[Intel-gfx] [RFC v1] drm/i915: Add Exec param to control data port coherency.
Joonas Lahtinen
joonas.lahtinen at linux.intel.com
Fri May 4 09:24:51 UTC 2018
Quoting Lis, Tomasz (2018-03-20 19:23:03)
>
>
> On 2018-03-19 15:26, Chris Wilson wrote:
>
> Quoting Lis, Tomasz (2018-03-19 14:14:19)
>
>
> On 2018-03-19 13:43, Chris Wilson wrote:
>
> Quoting Tomasz Lis (2018-03-19 12:37:35)
>
> The patch adds a parameter to control the data port coherency functionality
> on a per-exec call basis. When data port coherency flag value is different
> than what it was in previous call for the context, a command to switch data
> port coherency state is added before the buffer to be executed.
>
> So this is part of the context? Why do it at exec level?
>
> It is part of the context, stored within HDC chicken bit register.
> The exec level was requested by the OCL team, due to concerns about
> performance cost of context setparam calls.
>
> What? Oh dear, oh dear, thrice oh dear. The context setparam would look
> like:
>
> if (arg != context->value) {
> rq = request_alloc(context, RCS);
> cs = ring_begin(rq, 4);
> cs++ = MI_LRI;
> cs++ = reg;
> cs++ = magic;
> cs++ = MI_NOOP;
> request_add(rq);
> context->value = arg
> }
>
> The argument is whether stuffing it into a crowded, v.frequently
> executed execbuf is better than an irregular setparam. If they want to
> flip it on every batch, use execbuf. If it's going to be very
> infrequent, setparam.
>
> Implementing the data port coherency switch as context setparam would not be a
> problem, I agree.
> But this is not a solution OCL is willing to accept. Any additional IOCTL call
> is a concern for the OCL developers.
Being part of hardware context is a good indication that GEM context is
the right place for the bit. Stuffing more into execbuf for
one-usecase-one-platform scenario doesn't sound very future looking in
terms of overall driver development.
I would truly imagine that the IOCTL execution time should not be
meaningful compared to compute kernel execution times. If they are
already having a large amount of IOCTL calls between each patch, I guess
that is something to be discussed separately.
Regards, Joonas
>
> For more explanation on switch frequency - please look at the cover letter I
> provided; here's the related part of it:
> (note: the data port coherency is called fine grain coherency within UMD)
>
> 3. Will coherency switch be used frequently?
>
> There are scenarios that will require frequent toggling of the coherency
> switch.
> E.g. an application has two OCL compute kernels: kern_master and kern_worker.

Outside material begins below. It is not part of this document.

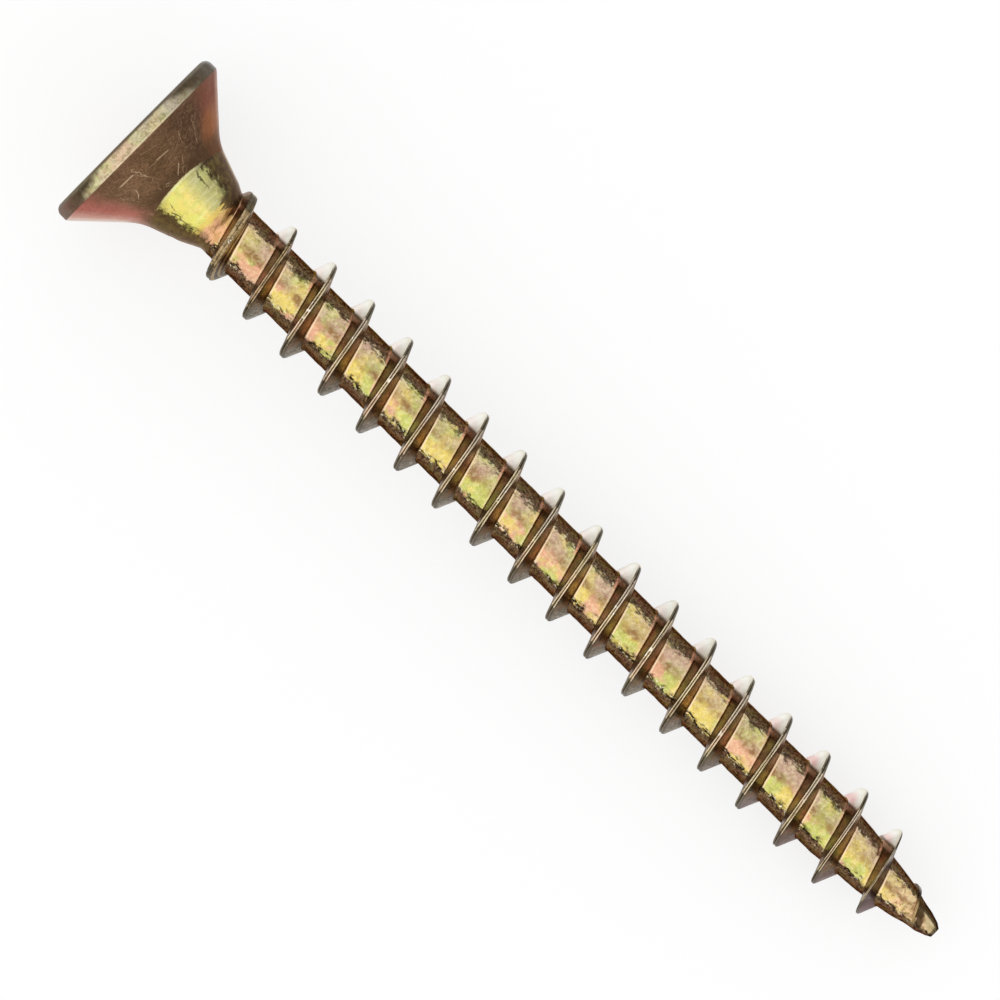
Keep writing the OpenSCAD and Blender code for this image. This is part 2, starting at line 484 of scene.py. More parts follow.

> kern_master uses, concurrently with CPU, some fine grain SVM resources
> (CL_MEM_SVM_FINE_GRAIN_BUFFER). These resources contain descriptors of
> computational work that needs to be executed. kern_master analyzes incoming
> work descriptors and populates a plain OCL buffer (non-fine-grain) with payload
> for kern_worker. Once kern_master is done, kern_worker kicks-in and processes
> the payload that kern_master produced. These two kernels work in a loop, one
> after another. Since only kern_master requires coherency, kern_worker should
> not be forced to pay for it. This means that we need to have the ability to
> toggle coherency switch on or off per each GPU submission:
> (ENABLE COHERENCY) kern_master -> (DISABLE COHERENCY)kern_worker -> (ENABLE
> COHERENCY) kern_master -> (DISABLE COHERENCY)kern_worker -> ...
>
> That discussion must be part of the rationale in the commitlog.
>
> Will add.
> Should I place the whole text from cover letter within the commit comment?
>
> Otoh, execbuf3 would accept it as a command packet. Hmm.
>
> I know we have execbuf2, but execbuf3? Are you proposing to add something like
> that?
>
> If exec level
> is desired, why not whitelist it?
>
> If we have no issue in whitelisting the register, I'm sure OCL will
> agree to that.
> I assumed the whitelisting will be unacceptable because of security
> concerns with some options.
> The register also changes its position and content between gens, which
> makes whitelisting hard to manage.
>
> Main purpose of chicken bit registers, in general, is to allow work
> around for hardware features which could be buggy or could have
> unintended influence on the platform.
> The data port coherency functionality landed there for the same reasons;
> then it twisted itself in a way that we now need user space to switch it.
> Is it really ok to whitelist chicken bit registers?
>
> It all depends on whether it breaks segregation. If the only users
> affected are themselves, fine. Otherwise, no.
> -Chris
>
> Chicken Bit registers are definitely not planned as safe for use. While meaning
> of bits within HDC_CHICKEN0 change between gens, I doubt any of the registers
> *can't* be used to cause GPU hung.